Weiss, que se diz sionista e centrista, rejeitando contudo a etiqueta de conservadora, assume a liderança editorial da CBS News numa altura particularmente delicada para a estação televisiva, outro dos alvos de eleição do Presidente Donald Trump. Em Julho, a CBS aceitou pagar 16 milhões de dólares ao chefe de Estado para encerrar um processo movido por Trump, que acusava o canal de ter manipulado uma entrevista com Kamala Harris, sua rival democrata nas eleições presidenciais de 2024, para prejudicar a candidatura do republicano. Os jornalistas da estação, incluindo Bill Owens, produtor executivo do programa 60 Minutos, no qual a entrevista foi difundida, negam as acusações de parcialidade e criticaram a decisão do canal de chegar a acordo com Trump. Owens demitiu-se e a então presidente da CBS, Wendy McMahon, também.

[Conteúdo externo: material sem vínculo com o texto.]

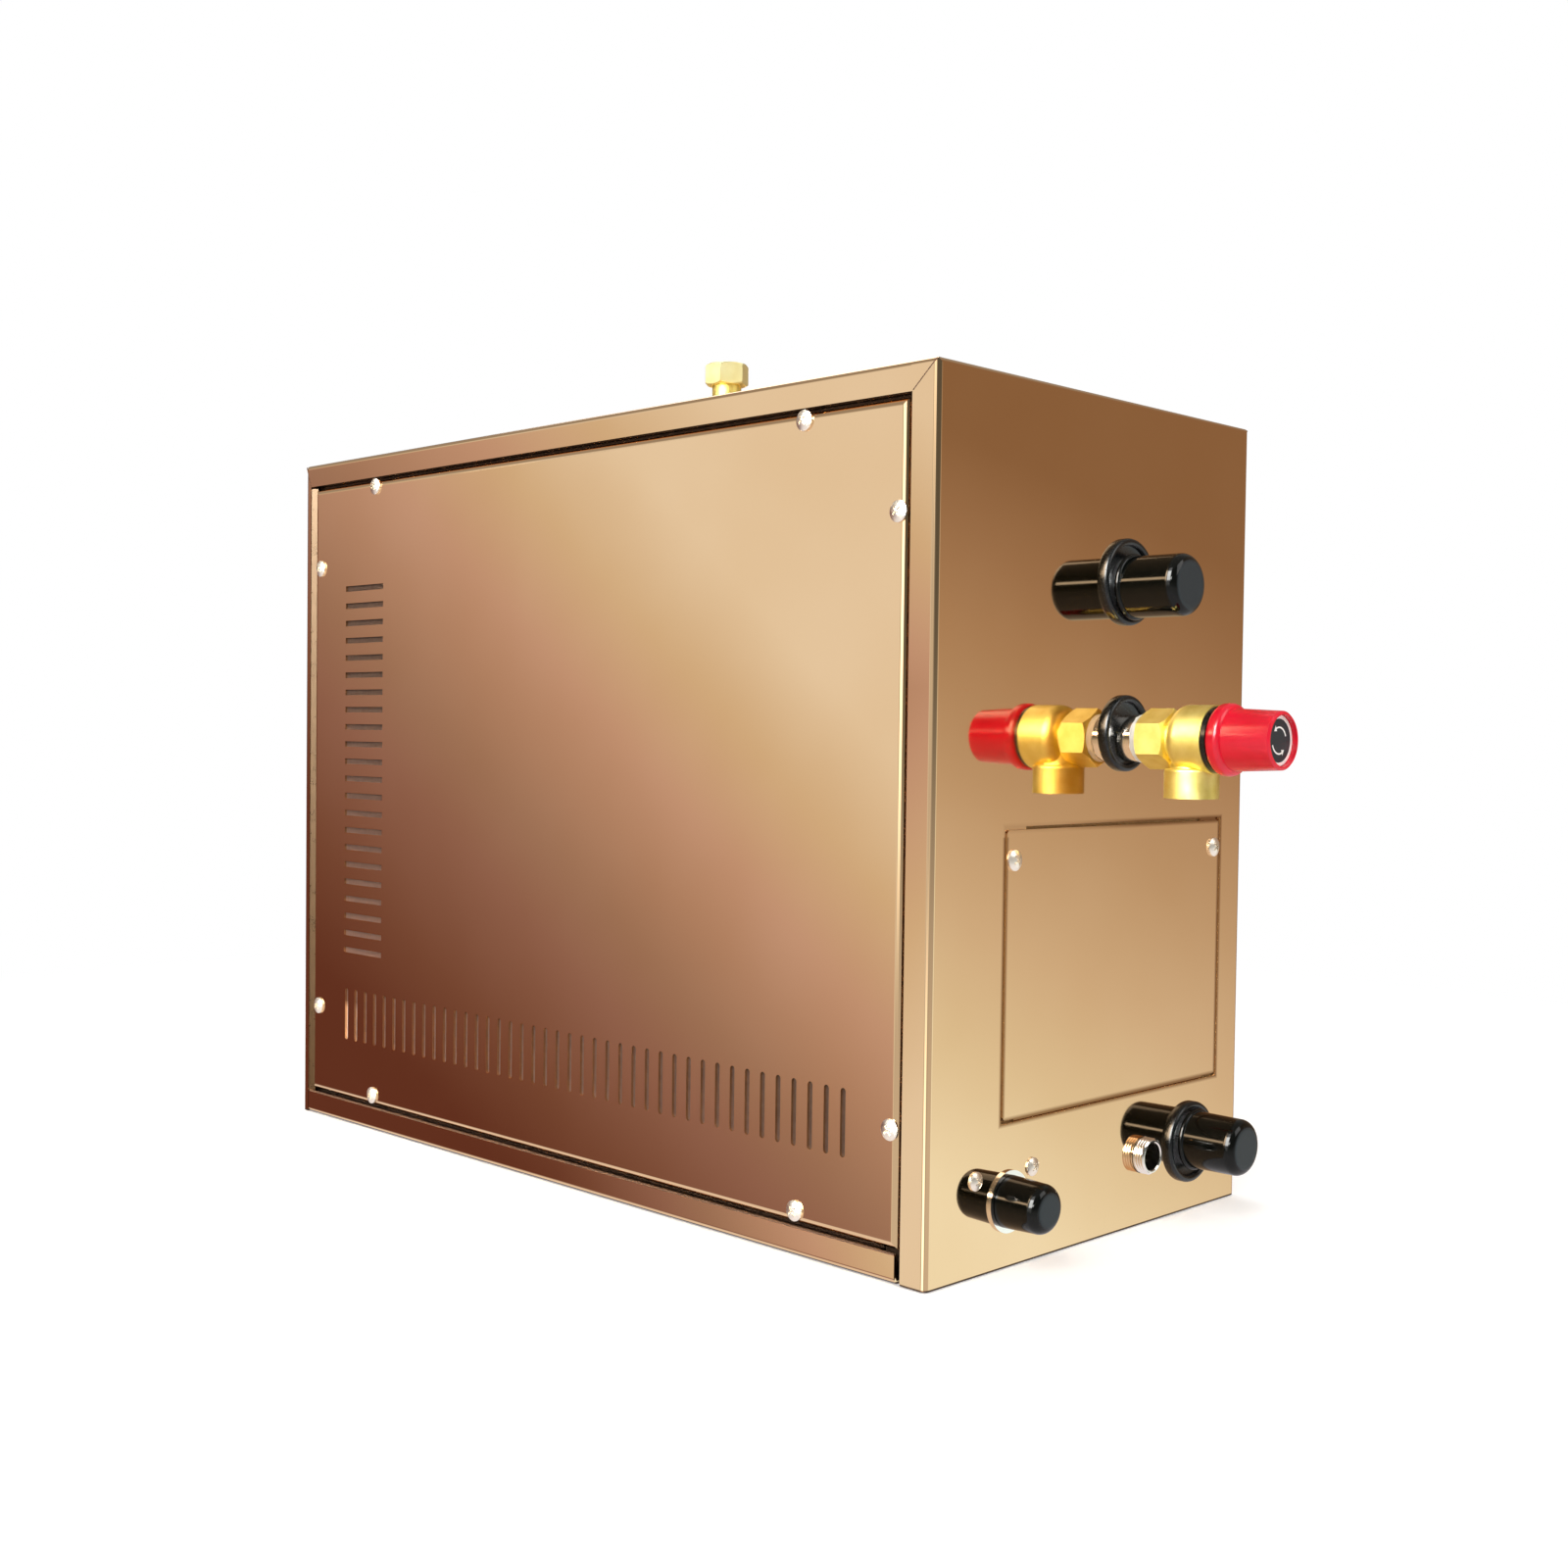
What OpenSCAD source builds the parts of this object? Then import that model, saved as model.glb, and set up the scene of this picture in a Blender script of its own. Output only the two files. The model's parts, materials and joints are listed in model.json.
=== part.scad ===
// Steam generator for a home sauna or steam bath.
// The casing stands on z = 0, centred on the origin. +X is the connection end,
// -Y the louvred side panel and +Z up. Millimetres.

/* [Casing] */
// Length of the casing
case_w = 490; // [485:1:540]
// Depth of the casing
case_d = 240; // [240:1:290]
// Height of the casing
case_h = 385; // [380:1:450]
// Thickness of the casing sheet
sheet_t = 1.2; // [1:0.1:1.5]
// Outer radius of the casing's bends
bend_r = 2.6; // [2:0.1:4]
// Width of the front flange at the connection end
end_flange = 14; // [11:0.1:15]
// Width of the front flange at the plain end
plain_flange = 5.6; // [5:0.1:7]
// Height of the front flange under the top
top_flange = 12.9; // [11:0.1:15]
// Height of the base pan's front upstand
upstand_h = 12.2; // [10:0.1:14]
// Height of the base pan's end upstands
end_upstand_h = 12; // [8:0.5:14]
// Depth of the folded panel edges and of the step behind them
step_d = 6; // [5:0.5:9]

/* [Panels] */
// Gap between side panel and end flange
panel_gap_end = 1.7; // [1:0.1:2.5]
// Gap between side panel and plain end flange
panel_gap_plain = 4.6; // [4:0.1:8]
// Gap above the side panel
panel_gap_top = 1.9; // [1:0.1:2.5]
// Gap below the side panel
panel_gap_base = 2.3; // [1:0.1:3]
// Outer radius of the side panel's folded edges
panel_r = 3.4; // [1.8:0.1:3.6]
// Distance of the side screws from the plain end
plain_screw_in = 17.7; // [17:0.1:19]
// Distance of the side screws from the connection end
end_screw_in = 20.2; // [19:0.1:22]
// Distance of the top and base screws from the casing's ends
row_screw_in = 75.5; // [55:0.5:105]
// Drop of the upper side screws below the top
side_screw_drop = 61.8; // [50:0.1:105]
// Height of the lower side screws
side_screw_z0 = 65; // [50:0.5:90]
// Drop of the top screws below the top
top_screw_drop = 18.3; // [17.6:0.1:20]
// Height of the base screws
base_screw_z = 20; // [19:0.1:22]

/* [Vents] */
// Pitch of the slots in the column
column_pitch = 9.96; // [8:0.02:10.2]
// Length of a flat slot
column_slot_l = 38.8; // [20:0.1:45]
// Height of a flat slot
column_slot_h = 3.2; // [1.5:0.1:3.5]
// Distance of the column's middle from the plain end
column_in = 63.9; // [60:0.1:75]
// Height of the lowest flat slot
column_z = 100.9; // [98:0.1:110]
// Least drop of the column's highest slot below the top
column_drop = 70; // [60:1:200]
// Least distance of the row of upright slots from the casing's ends
row_in = 46; // [40:1:120]
// Pitch of the upright slots
row_pitch = 9.875; // [7:0.025:10]
// Height of an upright slot
row_slot_h = 30; // [15:0.5:34]
// Width of an upright slot
row_slot_w = 3; // [1.5:0.1:3.5]
// Middle height of the row
row_z = 63.5; // [55:0.5:70]

/* [Access cover] */
// Distance of the access cover from the louvred side
cover_in_front = 50; // [45:0.5:60]
// Distance of the access cover from the back
cover_in_back = 21; // [17:0.5:30]
// Drop of the access cover's opening below the relief valve
cover_drop = 38.5; // [36:0.5:55]
// Height of the opening's lower edge
cover_z = 63; // [60:0.5:66]
// Gap round the access cover
cover_gap = 1.5; // [0.8:0.1:2]
// Distance of the cover's screws from its side edges
cover_screw_in = 5; // [4.5:0.1:8]
// Drop of the cover's screws below its top edge
cover_screw_drop = 13; // [9:0.5:18]
// Inset of the tucked-in tongue from the cover's sides
tongue_in = 9.5; // [6:0.5:20]
// Height of the tongue behind the sheet
tongue_h = 9; // [6:0.5:9.5]

/* [Screws] */
// Radius of a casing screw's head
screw_head_r = 4.6; // [4:0.1:4.8]
// Height of a casing screw's head
screw_head_h = 2.4; // [2:0.1:3]
// Radius of a casing screw's shank
screw_r = 2; // [1.5:0.1:2.2]
// Length of a casing screw's shank
screw_l = 9; // [9:0.5:12]
// Radius of a clamp screw's head
clamp_head_r = 4.1; // [2.5:0.1:4.4]

/* [Steam outlet] */
// Middle of the steam outlet and the relief valve across the casing
outlet_y = 15.7; // [5:0.1:25]
// Drop of the steam outlet below the tank's top
steam_drop = 25.7; // [22:0.1:30]
// Outer radius of the steam pipe
steam_r = 13.45; // [12:0.05:14]
// Wall of the steam pipe
steam_wall = 2; // [1.5:0.1:3]
// Outer radius of the steam grommet
steam_ring_r = 20; // [19.5:0.1:22]
// Height of the steam grommet's middle over the pipe's
steam_ring_up = 2.5; // [0:0.1:2.6]
// Length of the steam outlet's cap, from the casing
steam_cap_l = 34.5; // [28:0.5:40]

/* [Relief valve] */
// Drop of the relief valve below the tank's top
relief_drop = 95; // [85:0.5:110]
// Outer radius of the relief valve's pipe
relief_r = 10.65; // [10:0.05:10.9]
// Wall of the relief valve's pipe
relief_wall = 2.2; // [1.5:0.1:2.8]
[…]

O pagamento a Trump foi decidido quando a Paramount, detentora da CBS, aguardava por luz verde dos reguladores norte-americanos para consumar a sua fusão com a Skydance, outra empresa do meio audiovisual. A aprovação do negócio multimilionário, que reforçou o peso da Paramount no mercado norte-americano, surgiu ainda em Julho, três semanas após o acordo com o Presidente.

Outras aparentes cedências à Administração republicana acompanharam o processo de fusão da Paramount e da Skydance: a nomeação de um antigo responsável de um think tank ultraconservador como provedor da CBS e o anúncio do cancelamento, programado para 2026, do talk show de Stephen Colbert, humorista crítico de Trump, abertamente celebrado pelo Presidente.

Junta-se agora a compra do TFP e a promoção da sua responsável, Weiss, elogiada por figuras próximas da Administração Republicana. “A partir de hoje, sou editora-chefe da CBS News, trabalhando com novos colegas em programas que impactaram a cultura americana durante gerações — programas como o 60 Minutos e o Sunday Morning — e que moldaram a forma como milhões de americanos lêem, ouvem, vêem e, mais importante de tudo, compreendem as notícias no século XXI”, escreveu a jornalista no TFP, acrescentando que vai prosseguir a sua “missão” numa “plataforma muito maior” que a sua newsletter independente.

Na mesma nota, Weiss justifica o regresso à comunicação social mainstream como uma “oportunidade única na vida” para moldar o jornalismo norte-americano. “Se o iliberalismo das nossas instituições tem sido a grande história da última década, agora enfrentamos uma forma diferente de iliberalismo que emana das margens. De um lado, uma extrema-esquerda que odeia a América. Do outro, uma extrema-direita revisionista. Estes extremos não representam a maioria do país, mas têm um crescente poder na nossa política, cultura e ecossistema mediático”, prossegue.

“Ignorados por estes supostos interlocutores estão números enormes de americanos inteligentes, politicamente misturados e pragmáticos. As pessoas que não pedem desculpa por acreditar no projecto americano. Esse é o verdadeiro mainstream. Essas pessoas são a maioria esmagadora do país. E têm sido mal servidas”, afirma Weiss. “A América não pode evoluir sem factos comuns, verdades comuns e uma realidade comum”, conclui.